## Requirement
Return all lines with the word "shown" in them.

## Data for this task
===

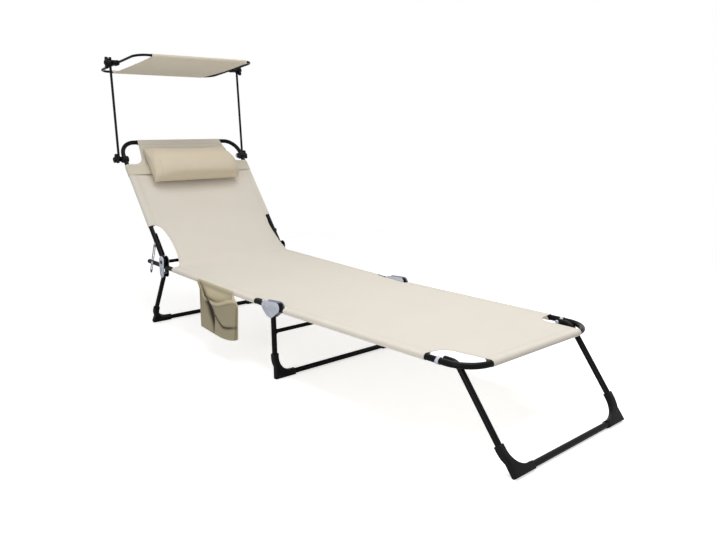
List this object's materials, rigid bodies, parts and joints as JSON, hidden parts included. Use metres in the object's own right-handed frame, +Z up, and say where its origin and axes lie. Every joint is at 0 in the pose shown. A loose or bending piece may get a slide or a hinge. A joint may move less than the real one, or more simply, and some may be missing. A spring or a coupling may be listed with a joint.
{
  "type": "sun lounger with canopy",
  "caption": "Folding sun lounger with a reclining back, head pillow, side pocket and a tilting canopy over the head.",
  "frame": {"origin": "on the floor, under the middle of the whole lounger's bounding box", "axes": "+X towards the foot end, +Y to the sitter's left, +Z up"},
  "size_m": [2.0112, 0.5942, 0.9906],
  "materials": {
    "powder_coat": "black powder coat, semi-gloss",
    "zinc_plate": "zinc plated, satin",
    "black_plastic": "moulded, matt",
    "sling_cloth": "woven sling cloth, matt",
    "shade_cloth": "woven cloth, matt, seen in shade"
  },
  "bodies": {
    "seat": {"seat_rail_left": "powder_coat", "seat_rail_right": "powder_coat", "strap_guide_pin_left": "zinc_plate", "strap_guide_pin_right": "zinc_plate", "rear_hinge_plate_outer_left": "zinc_plate", "rear_hinge_plate_outer_right": "zinc_plate", "rear_hinge_plate_inner_left": "zinc_plate", "rear_hinge_plate_inner_right": "zinc_plate", "rear_leg_rivet_left": "zinc_plate", "rear_leg_rivet_right": "zinc_plate", "back_hinge_axle": "powder_coat", "middle_hinge_plate_outer_left": "zinc_plate", "middle_hinge_plate_outer_right": "zinc_plate", "middle_hinge_plate_inner_left": "zinc_plate", "middle_hinge_plate_inner_right": "zinc_plate", "foot_hinge_rivet_left": "zinc_plate", "foot_hinge_rivet_right": "zinc_plate", "middle_leg_rivet_left": "zinc_plate", "middle_leg_rivet_right": "zinc_plate", "seat_cloth": "sling_cloth", "side_pocket": "shade_cloth"},
    "rear_leg": {"rear_leg_tube": "powder_coat", "rear_leg_foot_left": "black_plastic", "rear_leg_foot_right": "black_plastic"},
    "middle_leg": {"middle_leg_tube": "powder_coat", "middle_leg_foot_left": "black_plastic", "middle_leg_foot_right": "black_plastic", "middle_leg_crossbar": "powder_coat"},
    "footrest": {"foot_frame": "powder_coat", "foot_cloth": "sling_cloth", "front_leg_rivet_left": "zinc_plate", "front_leg_rivet_right": "zinc_plate", "front_leg_clip_left": "zinc_plate", "front_leg_clip_right": "zinc_plate"},
    "front_leg": {"front_leg_tube": "powder_coat", "front_leg_foot_left": "black_plastic", "front_leg_foot_right": "black_plastic"},
    "backrest": {"back_frame": "powder_coat", "back_cloth": "sling_cloth", "strap_backing_left": "powder_coat", "strap_backing_right": "powder_coat", "strap_rivet_left": "zinc_plate", "strap_rivet_right": "zinc_plate", "canopy_clamp_left": "black_plastic", "canopy_clamp_right": "black_plastic"},
    "strap_left": {"recline_strap_left": "zinc_plate"},
    "strap_right": {"recline_strap_right": "zinc_plate"},
    "headrest": {"pillow": "sling_cloth", "pillow_band": "sling_cloth"},
    "canopy_arms": {"canopy_arm_left": "powder_coat", "canopy_arm_right": "powder_coat"},
    "canopy": {"canopy_bow_front": "powder_coat", "canopy_bow_rear": "powder_coat", "canopy_cover": "shade_cloth", "canopy_joint_left": "black_plastic", "canopy_joint_right": "black_plastic"},
    "clamp_knob_left": {"clamp_knob_left": "black_plastic"},
    "clamp_knob_right": {"clamp_knob_right": "black_plastic"},
    "canopy_knob_left": {"canopy_knob_left": "black_plastic"},
    "canopy_knob_right": {"canopy_knob_right": "black_plastic"}
  },
  "joints": [
    {"name": "back_recline", "type": "hinge", "parent": "seat", "child": "backrest", "pos_m": [-0.52014, 0, 0.25677], "axis": [0, 1, 0], "range_deg": [-50.5, 20]},
    {"name": "strap_left_swing", "type": "hinge", "parent": "backrest", "child": "strap_left", "pos_m": [-0.56579, 0, 0.31627], "axis": [0, 1, 0], "range_deg": [-10.5, 26]},
    {"name": "strap_right_swing", "type": "hinge", "parent": "backrest", "child": "strap_right", "pos_m": [-0.56579, 0, 0.31627], "axis": [0, 1, 0], "range_deg": [-10.5, 26]},
    {"name": "footrest_fold", "type": "hinge", "parent": "seat", "child": "footrest", "pos_m": [0.16942, 0, 0.23095], "axis": [0, -1, 0], "range_deg": [0, 160]},
    {"name": "front_leg_fold", "type": "hinge", "parent": "footrest", "child": "front_leg", "pos_m": [0.78847, 0, 0.22534], "axis": [0, 1, 0], "range_deg": [0, 125]},
    {"name": "middle_leg_fold", "type": "hinge", "parent": "seat", "child": "middle_leg", "pos_m": [0.14267, 0, 0.20305], "axis": [0, 1, 0], "range_deg": [0, 84]},
    {"name": "rear_leg_fold", "type": "hinge", "parent": "seat", "child": "rear_leg", "pos_m": [-0.52128, 0, 0.21378], "axis": [0, -1, 0], "range_deg": [0, 112]},
    {"name": "headrest_slide", "type": "slide", "parent": "backrest", "child": "headrest", "axis": [-0.6088, 0, 0.7934], "range_m": [-0.09, 0.02]},
    {"name": "canopy_arms_tilt", "type": "hinge", "parent": "backrest", "child": "canopy_arms", "pos_m": [-0.80863, 0, 0.60892], "axis": [0, 1, 0], "range_deg": [-30, 80]},
    {"name": "canopy_tilt", "type": "hinge", "parent": "canopy_arms", "child": "canopy", "pos_m": [-0.8364, 0, 0.96183], "axis": [0, 1, 0], "range_deg": [-80, 80]},
    {"name": "clamp_knob_left_turn", "type": "hinge", "parent": "backrest", "child": "clamp_knob_left", "pos_m": [-0.80863, 0.2811, 0.60892], "axis": [0, 1, 0], "range_deg": [-180, 180]},
    {"name": "clamp_knob_right_turn", "type": "hinge", "parent": "backrest", "child": "clamp_knob_right", "pos_m": [-0.80863, -0.2811, 0.60892], "axis": [0, -1, 0], "range_deg": [-180, 180]},
    {"name": "canopy_knob_left_turn", "type": "hinge", "parent": "canopy", "child": "canopy_knob_left", "pos_m": [-0.8364, 0.2811, 0.96183], "axis": [0, 1, 0], "range_deg": [-180, 180]},
    {"name": "canopy_knob_right_turn", "type": "hinge", "parent": "canopy", "child": "canopy_knob_right", "pos_m": [-0.8364, -0.2811, 0.96183], "axis": [0, -1, 0], "range_deg": [-180, 180]}
  ],
  "couplings": [
    {"joint": "strap_left_swing", "follows": "back_recline", "ratio": -0.5},
    {"joint": "strap_right_swing", "follows": "back_recline", "ratio": -0.5}
  ]
}
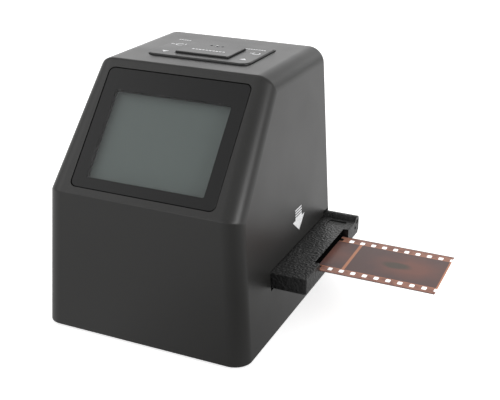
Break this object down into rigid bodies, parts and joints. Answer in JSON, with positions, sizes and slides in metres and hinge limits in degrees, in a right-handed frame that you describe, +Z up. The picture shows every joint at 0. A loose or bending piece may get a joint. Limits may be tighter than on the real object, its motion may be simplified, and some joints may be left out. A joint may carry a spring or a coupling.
{
  "type": "film scanner",
  "caption": "Desktop film scanner with a sloping display, a rocker keypad on top and a film tray that slides through its sides.",
  "frame": {"origin": "middle of the housing's footprint, on the surface that its feet stand on", "axes": "+X to the user's right, the way the film tray slides out; +Y to the back; +Z up"},
  "size_m": [0.1597, 0.098, 0.1042],
  "materials": {
    "shell_plastic": "satin moulded, fine grain",
    "base_plastic": "satin moulded",
    "rubber": "matt",
    "screw_steel": "blackened zinc",
    "window_acrylic": "polished clear acrylic",
    "mask_ink": "printed black",
    "display": "satin polariser over glass",
    "inner_plastic": "matt black",
    "key_plastic": "satin",
    "clear_plastic": "polished",
    "circuit_board": "green solder mask",
    "chip_black": "moulded epoxy",
    "tray_plastic": "fine sparked texture",
    "film_base": "orange film base",
    "spring_steel": "bright",
    "white_plastic": "white",
    "opal": "opal",
    "lens_metal": "black anodised",
    "lens_glass": "coated",
    "socket_metal": "plated",
    "sensor_ceramic": "package",
    "led_white": "phosphor"
  },
  "bodies": {
    "housing": {"housing_shell": "shell_plastic", "base_cover": "base_plastic", "rubber_feet": "rubber", "base_screws": "screw_steel", "chassis_screws": "screw_steel", "display_window": "window_acrylic", "display_mask": "mask_ink", "lcd_panel": "display", "lcd_bracket": "inner_plastic", "lcd_screws": "screw_steel", "key_carrier": "inner_plastic", "carrier_screws": "screw_steel", "key_board": "circuit_board", "key_board_screws": "screw_steel", "key_switches": "chip_black", "status_led": "led_white", "lower_guide": "inner_plastic", "detent_spring": "spring_steel", "backlight_case": "white_plastic", "backlight_board": "circuit_board", "backlight_leds": "led_white", "diffuser": "opal", "upper_guide": "inner_plastic", "guide_screws": "screw_steel", "light_shaft": "inner_plastic", "shaft_screws": "screw_steel", "lens_holder": "inner_plastic", "lens_barrel": "lens_metal", "lens_elements": "lens_glass", "image_sensor": "sensor_ceramic", "sensor_board": "circuit_board", "sensor_screws": "screw_steel", "main_board": "circuit_board", "processor_chip": "chip_black", "memory_chip": "chip_black", "usb_socket": "socket_metal", "card_socket": "socket_metal"},
    "tray": {"tray_base": "tray_plastic", "tray_lid": "tray_plastic", "tray_hinge_pin": "spring_steel"},
    "film": {"film_strip": "film_base"},
    "centre_key": {"centre_key": "key_plastic", "light_pipe": "clear_plastic"},
    "rocker_ring": {"rocker_ring": "inner_plastic"},
    "keypad_plate": {"keypad_plate": "key_plastic"}
  },
  "joints": [
    {"name": "tray_slide", "type": "slide", "parent": "housing", "child": "tray", "axis": [1, 0, 0], "range_m": [0, 0.102]},
    {"name": "film_feed", "type": "slide", "parent": "tray", "child": "film", "axis": [1, 0, 0], "range_m": [-0.0837, 0.0303]},
    {"name": "centre_key_press", "type": "slide", "parent": "housing", "child": "centre_key", "axis": [0, 0, -1], "range_m": [0, 0.0005], "stiffness_N_per_m": 150, "springref_m": -0.0004},
    {"name": "keypad_rock_front_back", "type": "hinge", "parent": "housing", "child": "rocker_ring", "pos_m": [0, 0.01365, 0.1003], "axis": [1, 0, 0], "range_deg": [-1.3, 1.3], "stiffness_Nm_per_rad": 0.03},
    {"name": "keypad_rock_left_right", "type": "hinge", "parent": "rocker_ring", "child": "keypad_plate", "pos_m": [0, 0.01365, 0.1003], "axis": [0, 1, 0], "range_deg": [-1.3, 1.3], "stiffness_Nm_per_rad": 0.03}
  ]
}
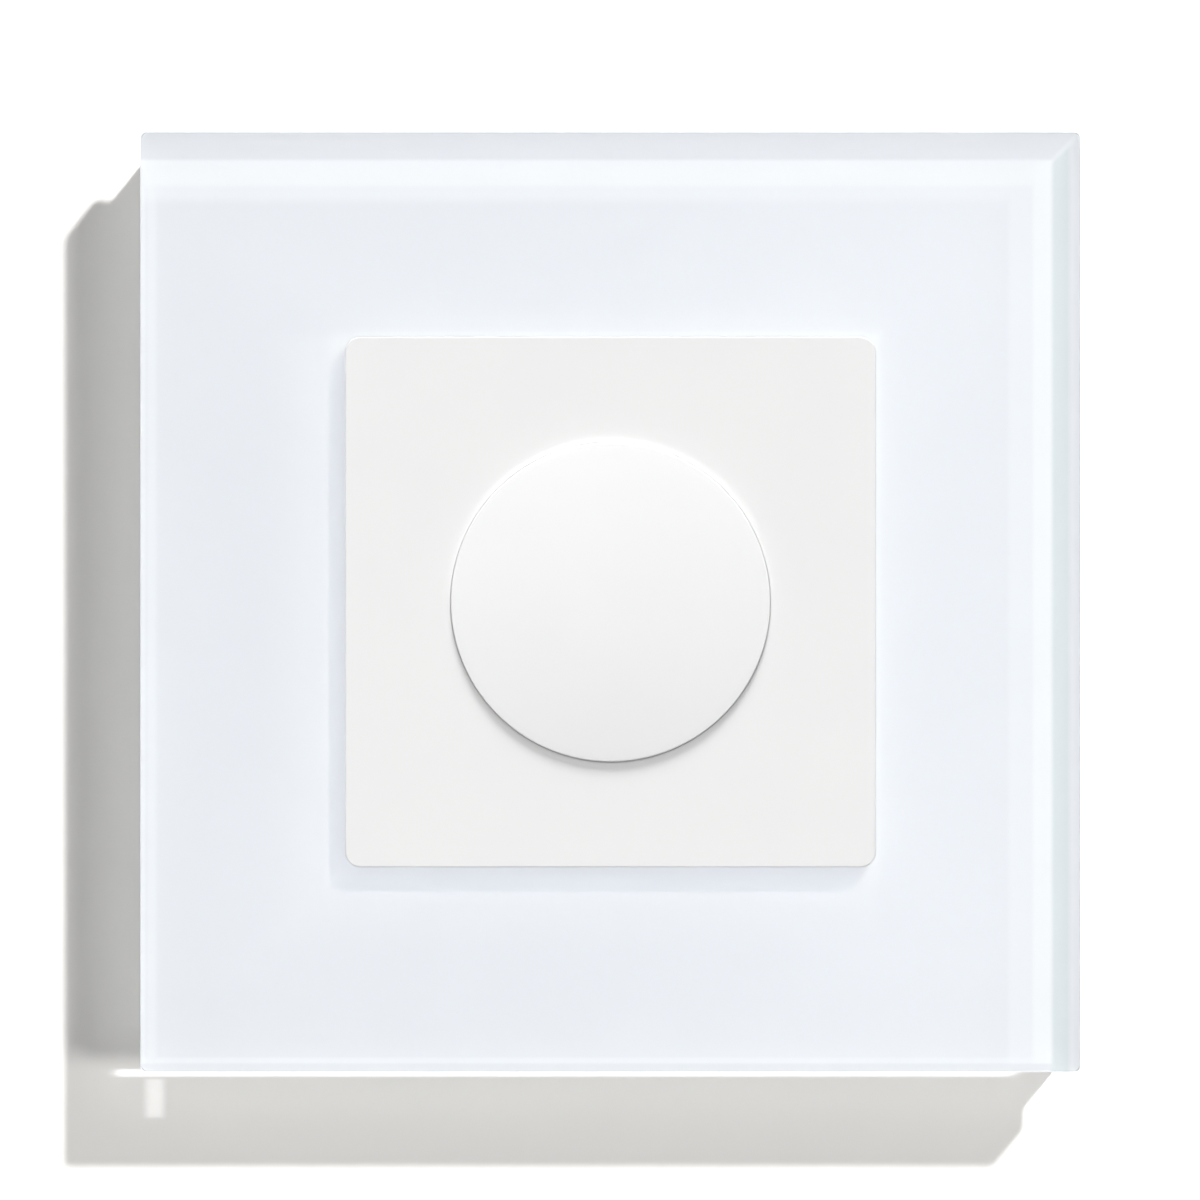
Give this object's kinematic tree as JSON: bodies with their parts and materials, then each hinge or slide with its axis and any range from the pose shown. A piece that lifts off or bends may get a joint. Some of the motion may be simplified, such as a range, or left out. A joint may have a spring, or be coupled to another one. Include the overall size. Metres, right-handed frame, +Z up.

===

## Result below
List this object's materials, rigid bodies, parts and joints as JSON, hidden parts included. Use metres in the object's own right-handed frame, +Z up, and say where its origin and axes lie. Every joint is at 0 in the pose shown. A loose or bending piece may get a slide or a hinge. A joint may move less than the real one, or more simply, and some may be missing. A spring or a coupling may be listed with a joint.
Give this object's kinematic tree as JSON: bodies with their parts and materials, then each hinge or slide with its axis and any range from the pose shown. A piece that lifts off or bends may get a joint. Some of the motion may be simplified, such as a range, or left out. A joint may have a spring, or be coupled to another one. Include the overall size. Metres, right-handed frame, +Z up.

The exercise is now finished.